Para Paulo Rená, professor de direito no UniCeub e integrante da Coalizão Direitos na Rede, o texto pode dificultar a remoção de conteúdos com discurso de ódio. Ele afirma que lacunas no decreto podem levar, por exemplo, a manter intactas contas que divulgam nudez no Youtube, se não houver ordem da Justiça para a exclusão.
Os professores concordam que é preciso avançar no debate sobre a transparência das decisões de retirada de contas e conteúdos das redes sociais. Eles afirmam que o local adequado para a discussão é o Congresso Nacional.
No mesmo discurso em que anunciou o decreto, o presidente afirmou que fará a mudança para tornar o Brasil “livre” e permitir que a população receba informações de verdade. “Possa saber o que acontece por intermédio das mídias sociais, que têm papel excepcional no Brasil, inclusive na minha eleição”, disse Bolsonaro. Ele disse ainda que o chamado gabinete do ódio deveria ser nomeado de “gabinete da liberdade, da seriedade”.
O governo ainda estuda impor punições às empresas que violarem as novas regras. A ideia é aplicar advertência, multa de até 10% do faturamento do grupo no Brasil ou até a proibição de exercer as atividades no país.
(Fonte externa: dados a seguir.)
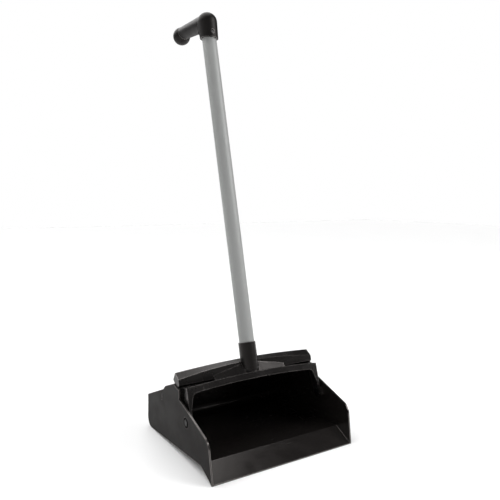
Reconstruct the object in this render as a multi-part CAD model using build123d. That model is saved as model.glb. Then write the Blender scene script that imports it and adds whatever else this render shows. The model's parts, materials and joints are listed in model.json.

Google, Youtube, Facebook, Instagram e Twitter não quiseram se manifestar sobre o decreto. A Folha apurou com autoridades que acompanham a elaboração do texto que as empresas não foram avisadas sobre a proposta.
Os documentos que tratam da elaboração do decreto, além da própria minuta, foram enviados na última semana pelo ministro do Turismo, Gilson Machado, aos ministros Fábio Faria (Comunicações), Anderson Torres (Justiça e Segurança Pública) e Marcos Pontes (Ciência, Tecnologia e Inovações).
Obtida pela Folha, a “exposição de motivos” que deve ser apresentada a Bolsonaro antes de assinar o decreto afirma que há políticas de empresas que “afrontam o ordenamento jurídico nacional” ao remover conteúdos da internet.
Ainda em abril, o secretário Mario Frias informou ao ministro das Comunicações, em ofício, que estava apurando “eventuais irregularidades” na retirada de conteúdos das plataformas. O secretário havia feito questionamentos às empresas de redes sociais sobre as políticas de usuários.
“Os indícios apontam para uma violação do ordenamento jurídico brasileiro, em especial à garantia constitucional de livre manifestação do pensamento, além de infrações aos direitos autorais, matéria que deve ser tratada por esta secretaria”, afirmou Frias.
O governo não confirma as discussões sobre o decreto. O Ministério do Turismo, responsável pela Secretaria de Cultura onde o texto foi escrito, disse à Folha para procurar a Secretaria Especial de Comunicações, ligada ao ministério de Fábio Faria.
O Planalto também sugeriu encaminhar as perguntas ao mesmo ministério. Apesar de estar avaliando o decreto desde a última semana, porém, a pasta de Faria disse que “não existiu essa discussão”.